* Begin *

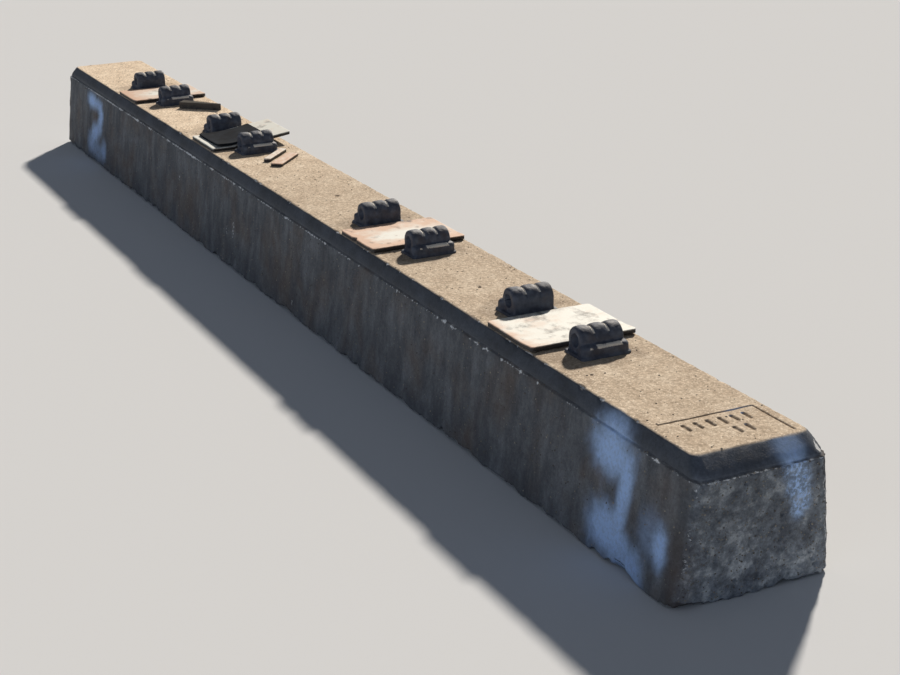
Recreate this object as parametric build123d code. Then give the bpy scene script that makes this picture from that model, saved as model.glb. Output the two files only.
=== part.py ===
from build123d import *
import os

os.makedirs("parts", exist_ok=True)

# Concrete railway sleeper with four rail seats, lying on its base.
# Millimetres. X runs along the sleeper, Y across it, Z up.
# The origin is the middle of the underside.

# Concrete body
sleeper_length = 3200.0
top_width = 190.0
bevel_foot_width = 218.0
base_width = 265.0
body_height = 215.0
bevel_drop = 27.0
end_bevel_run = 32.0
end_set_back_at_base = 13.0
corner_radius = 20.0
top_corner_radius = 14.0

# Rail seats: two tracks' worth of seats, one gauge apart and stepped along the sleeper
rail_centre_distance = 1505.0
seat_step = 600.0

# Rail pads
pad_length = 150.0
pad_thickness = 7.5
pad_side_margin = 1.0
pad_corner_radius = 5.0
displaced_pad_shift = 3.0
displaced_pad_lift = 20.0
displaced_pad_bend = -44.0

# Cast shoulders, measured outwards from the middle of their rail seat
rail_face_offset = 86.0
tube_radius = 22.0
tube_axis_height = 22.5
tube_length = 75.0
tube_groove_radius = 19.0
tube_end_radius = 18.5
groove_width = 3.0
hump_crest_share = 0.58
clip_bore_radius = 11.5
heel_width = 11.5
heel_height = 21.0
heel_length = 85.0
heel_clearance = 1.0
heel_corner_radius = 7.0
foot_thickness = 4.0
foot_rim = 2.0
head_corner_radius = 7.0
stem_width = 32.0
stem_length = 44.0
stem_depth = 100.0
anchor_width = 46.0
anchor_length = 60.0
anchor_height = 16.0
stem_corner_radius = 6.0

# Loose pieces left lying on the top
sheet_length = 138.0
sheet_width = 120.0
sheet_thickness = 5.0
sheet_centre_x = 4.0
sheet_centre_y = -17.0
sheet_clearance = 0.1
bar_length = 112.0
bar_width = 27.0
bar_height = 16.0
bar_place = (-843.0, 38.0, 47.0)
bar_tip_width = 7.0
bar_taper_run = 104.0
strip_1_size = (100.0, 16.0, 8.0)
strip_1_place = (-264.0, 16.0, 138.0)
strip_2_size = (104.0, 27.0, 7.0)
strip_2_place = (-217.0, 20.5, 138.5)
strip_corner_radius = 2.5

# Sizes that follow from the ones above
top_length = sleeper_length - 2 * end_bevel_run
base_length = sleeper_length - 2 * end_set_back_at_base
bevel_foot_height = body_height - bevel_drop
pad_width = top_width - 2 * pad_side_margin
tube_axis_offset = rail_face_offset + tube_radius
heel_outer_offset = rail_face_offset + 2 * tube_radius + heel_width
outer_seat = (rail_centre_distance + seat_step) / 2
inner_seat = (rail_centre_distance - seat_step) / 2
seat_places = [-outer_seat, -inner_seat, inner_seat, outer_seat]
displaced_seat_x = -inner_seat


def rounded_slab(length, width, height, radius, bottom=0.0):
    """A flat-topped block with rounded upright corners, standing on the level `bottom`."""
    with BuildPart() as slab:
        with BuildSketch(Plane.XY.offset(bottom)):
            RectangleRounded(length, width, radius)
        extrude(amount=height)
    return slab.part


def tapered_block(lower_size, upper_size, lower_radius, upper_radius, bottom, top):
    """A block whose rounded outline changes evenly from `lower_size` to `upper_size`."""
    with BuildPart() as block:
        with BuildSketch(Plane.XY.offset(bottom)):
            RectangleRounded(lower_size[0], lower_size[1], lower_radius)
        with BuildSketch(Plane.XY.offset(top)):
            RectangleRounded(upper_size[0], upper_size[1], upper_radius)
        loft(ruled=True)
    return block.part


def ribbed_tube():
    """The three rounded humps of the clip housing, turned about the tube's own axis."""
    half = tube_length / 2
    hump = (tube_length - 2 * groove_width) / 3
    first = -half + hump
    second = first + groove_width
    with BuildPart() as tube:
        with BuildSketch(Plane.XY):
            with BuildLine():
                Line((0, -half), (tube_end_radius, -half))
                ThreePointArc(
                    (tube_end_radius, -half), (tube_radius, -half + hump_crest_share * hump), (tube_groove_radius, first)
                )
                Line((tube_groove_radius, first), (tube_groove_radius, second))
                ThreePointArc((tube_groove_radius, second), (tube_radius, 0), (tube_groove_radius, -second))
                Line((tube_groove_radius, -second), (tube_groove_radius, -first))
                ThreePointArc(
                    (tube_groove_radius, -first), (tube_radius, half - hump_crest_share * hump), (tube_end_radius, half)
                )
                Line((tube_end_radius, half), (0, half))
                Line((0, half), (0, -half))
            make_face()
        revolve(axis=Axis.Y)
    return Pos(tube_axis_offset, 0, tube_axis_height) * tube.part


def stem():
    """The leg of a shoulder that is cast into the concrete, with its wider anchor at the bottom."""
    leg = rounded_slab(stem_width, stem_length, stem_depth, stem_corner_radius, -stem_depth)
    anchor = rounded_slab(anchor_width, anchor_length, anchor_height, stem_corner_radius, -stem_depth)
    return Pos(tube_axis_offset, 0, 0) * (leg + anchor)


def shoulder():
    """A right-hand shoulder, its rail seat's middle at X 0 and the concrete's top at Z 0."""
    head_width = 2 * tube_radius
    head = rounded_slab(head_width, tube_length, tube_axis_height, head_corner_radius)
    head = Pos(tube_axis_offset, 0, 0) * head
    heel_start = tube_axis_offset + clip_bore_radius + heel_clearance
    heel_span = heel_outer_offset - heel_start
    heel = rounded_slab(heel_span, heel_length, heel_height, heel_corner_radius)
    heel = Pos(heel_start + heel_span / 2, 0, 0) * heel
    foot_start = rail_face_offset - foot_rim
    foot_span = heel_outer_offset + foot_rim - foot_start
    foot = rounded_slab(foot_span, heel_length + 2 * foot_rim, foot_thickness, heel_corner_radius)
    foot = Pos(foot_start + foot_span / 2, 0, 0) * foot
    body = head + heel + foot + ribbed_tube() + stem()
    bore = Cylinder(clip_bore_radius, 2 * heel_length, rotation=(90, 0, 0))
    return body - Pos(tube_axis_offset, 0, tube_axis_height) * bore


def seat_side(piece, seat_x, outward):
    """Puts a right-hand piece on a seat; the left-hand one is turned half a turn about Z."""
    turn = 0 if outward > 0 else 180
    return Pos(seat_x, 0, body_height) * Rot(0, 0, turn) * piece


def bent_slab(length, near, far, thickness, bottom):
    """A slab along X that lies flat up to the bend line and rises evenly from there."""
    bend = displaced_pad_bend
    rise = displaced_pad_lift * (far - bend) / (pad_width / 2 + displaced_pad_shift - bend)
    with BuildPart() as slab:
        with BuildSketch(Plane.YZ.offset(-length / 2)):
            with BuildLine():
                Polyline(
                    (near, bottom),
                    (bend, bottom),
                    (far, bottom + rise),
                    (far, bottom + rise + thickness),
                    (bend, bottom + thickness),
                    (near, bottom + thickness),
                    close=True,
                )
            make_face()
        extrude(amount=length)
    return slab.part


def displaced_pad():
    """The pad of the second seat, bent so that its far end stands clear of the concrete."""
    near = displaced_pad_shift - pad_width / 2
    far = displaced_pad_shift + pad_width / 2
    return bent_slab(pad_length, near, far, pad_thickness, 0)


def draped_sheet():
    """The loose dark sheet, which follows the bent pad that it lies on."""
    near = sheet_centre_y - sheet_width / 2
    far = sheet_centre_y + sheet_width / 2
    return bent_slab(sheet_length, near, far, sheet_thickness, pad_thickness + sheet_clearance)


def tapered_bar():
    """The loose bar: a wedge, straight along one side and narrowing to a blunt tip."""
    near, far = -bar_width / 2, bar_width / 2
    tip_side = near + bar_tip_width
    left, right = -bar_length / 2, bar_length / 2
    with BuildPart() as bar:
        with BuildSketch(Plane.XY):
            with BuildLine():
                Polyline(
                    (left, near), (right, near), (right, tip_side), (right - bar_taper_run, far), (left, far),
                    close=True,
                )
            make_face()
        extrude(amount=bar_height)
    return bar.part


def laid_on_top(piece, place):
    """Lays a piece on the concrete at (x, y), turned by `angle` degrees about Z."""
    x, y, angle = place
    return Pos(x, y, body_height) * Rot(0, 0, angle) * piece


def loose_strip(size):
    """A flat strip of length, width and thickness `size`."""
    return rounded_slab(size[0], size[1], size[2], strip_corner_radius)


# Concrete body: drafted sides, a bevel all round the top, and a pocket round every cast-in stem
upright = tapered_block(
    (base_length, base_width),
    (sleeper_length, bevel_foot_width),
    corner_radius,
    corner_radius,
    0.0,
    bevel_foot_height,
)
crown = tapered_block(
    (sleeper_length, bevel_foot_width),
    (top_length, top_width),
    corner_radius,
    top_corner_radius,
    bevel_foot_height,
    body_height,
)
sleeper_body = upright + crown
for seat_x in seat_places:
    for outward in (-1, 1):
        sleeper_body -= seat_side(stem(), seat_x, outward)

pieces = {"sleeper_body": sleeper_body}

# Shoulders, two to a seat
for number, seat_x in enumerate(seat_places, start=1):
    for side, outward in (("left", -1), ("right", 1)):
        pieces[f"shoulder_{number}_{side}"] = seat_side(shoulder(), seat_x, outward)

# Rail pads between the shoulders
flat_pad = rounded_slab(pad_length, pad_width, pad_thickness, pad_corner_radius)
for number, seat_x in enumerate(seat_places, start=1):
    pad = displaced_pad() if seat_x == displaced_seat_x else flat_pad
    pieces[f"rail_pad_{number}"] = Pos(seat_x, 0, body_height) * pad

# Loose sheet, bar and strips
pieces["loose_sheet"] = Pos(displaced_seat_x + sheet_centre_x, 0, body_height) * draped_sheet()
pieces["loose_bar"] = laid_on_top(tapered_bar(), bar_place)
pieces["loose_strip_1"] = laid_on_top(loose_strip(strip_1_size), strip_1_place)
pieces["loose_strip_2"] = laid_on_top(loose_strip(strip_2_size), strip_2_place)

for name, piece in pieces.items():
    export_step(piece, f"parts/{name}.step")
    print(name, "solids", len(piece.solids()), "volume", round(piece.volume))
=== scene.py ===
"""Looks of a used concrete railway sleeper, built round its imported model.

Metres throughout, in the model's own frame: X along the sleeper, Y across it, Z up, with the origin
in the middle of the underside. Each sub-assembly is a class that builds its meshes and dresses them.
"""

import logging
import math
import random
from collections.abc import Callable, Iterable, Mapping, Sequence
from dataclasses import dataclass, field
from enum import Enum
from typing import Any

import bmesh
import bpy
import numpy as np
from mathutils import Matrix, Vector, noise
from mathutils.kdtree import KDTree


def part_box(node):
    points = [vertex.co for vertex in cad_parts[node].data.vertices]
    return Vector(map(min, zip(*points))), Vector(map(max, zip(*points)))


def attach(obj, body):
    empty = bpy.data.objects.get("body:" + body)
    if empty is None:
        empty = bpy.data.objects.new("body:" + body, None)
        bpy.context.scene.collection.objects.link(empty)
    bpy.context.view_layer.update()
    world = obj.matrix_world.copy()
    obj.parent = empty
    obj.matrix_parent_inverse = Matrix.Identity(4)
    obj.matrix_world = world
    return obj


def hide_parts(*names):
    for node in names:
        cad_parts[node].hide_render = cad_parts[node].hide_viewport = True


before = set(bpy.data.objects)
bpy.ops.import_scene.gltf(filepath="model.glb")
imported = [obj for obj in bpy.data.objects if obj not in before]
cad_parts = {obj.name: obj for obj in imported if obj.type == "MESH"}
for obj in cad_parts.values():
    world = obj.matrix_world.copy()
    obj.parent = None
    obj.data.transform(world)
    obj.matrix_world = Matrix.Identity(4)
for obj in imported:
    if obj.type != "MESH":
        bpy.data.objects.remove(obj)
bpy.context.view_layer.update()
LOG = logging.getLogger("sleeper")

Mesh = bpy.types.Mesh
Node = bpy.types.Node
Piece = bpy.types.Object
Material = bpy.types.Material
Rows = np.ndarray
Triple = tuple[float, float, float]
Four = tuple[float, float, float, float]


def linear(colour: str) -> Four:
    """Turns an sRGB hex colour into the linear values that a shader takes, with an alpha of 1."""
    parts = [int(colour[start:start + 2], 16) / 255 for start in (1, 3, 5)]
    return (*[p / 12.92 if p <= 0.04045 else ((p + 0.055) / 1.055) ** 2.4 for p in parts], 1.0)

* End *

Given instruction >> Write down again the exact lines running from the beginning of the data to the line containing "seat_step = 600.0", with both ends included.

Output of the task >>
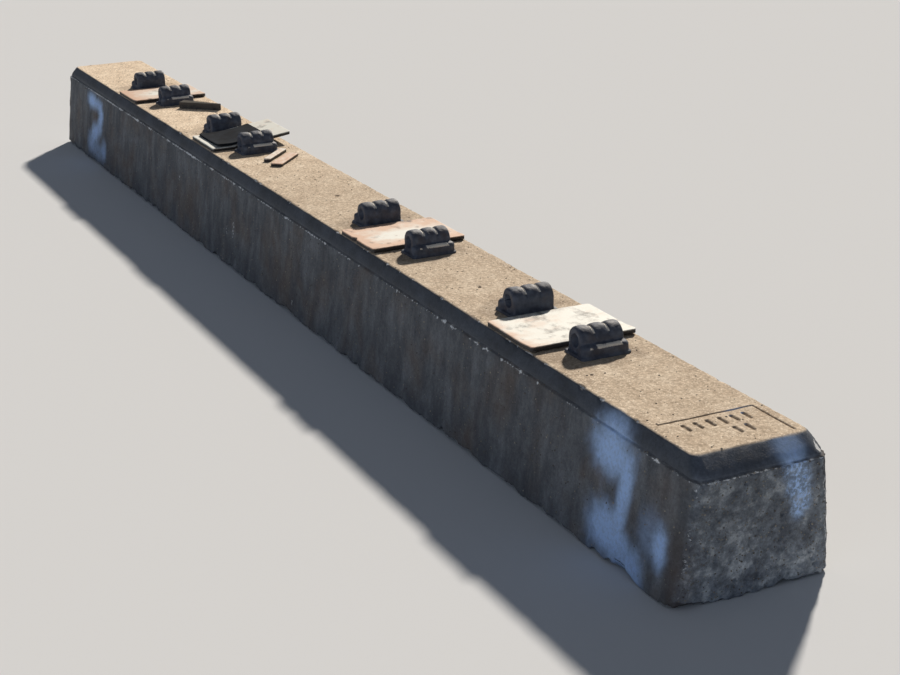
Recreate this object as parametric build123d code. Then give the bpy scene script that makes this picture from that model, saved as model.glb. Output the two files only.
=== part.py ===
from build123d import *
import os

os.makedirs("parts", exist_ok=True)

# Concrete railway sleeper with four rail seats, lying on its base.
# Millimetres. X runs along the sleeper, Y across it, Z up.
# The origin is the middle of the underside.

# Concrete body
sleeper_length = 3200.0
top_width = 190.0
bevel_foot_width = 218.0
base_width = 265.0
body_height = 215.0
bevel_drop = 27.0
end_bevel_run = 32.0
end_set_back_at_base = 13.0
corner_radius = 20.0
top_corner_radius = 14.0

# Rail seats: two tracks' worth of seats, one gauge apart and stepped along the sleeper
rail_centre_distance = 1505.0
seat_step = 600.0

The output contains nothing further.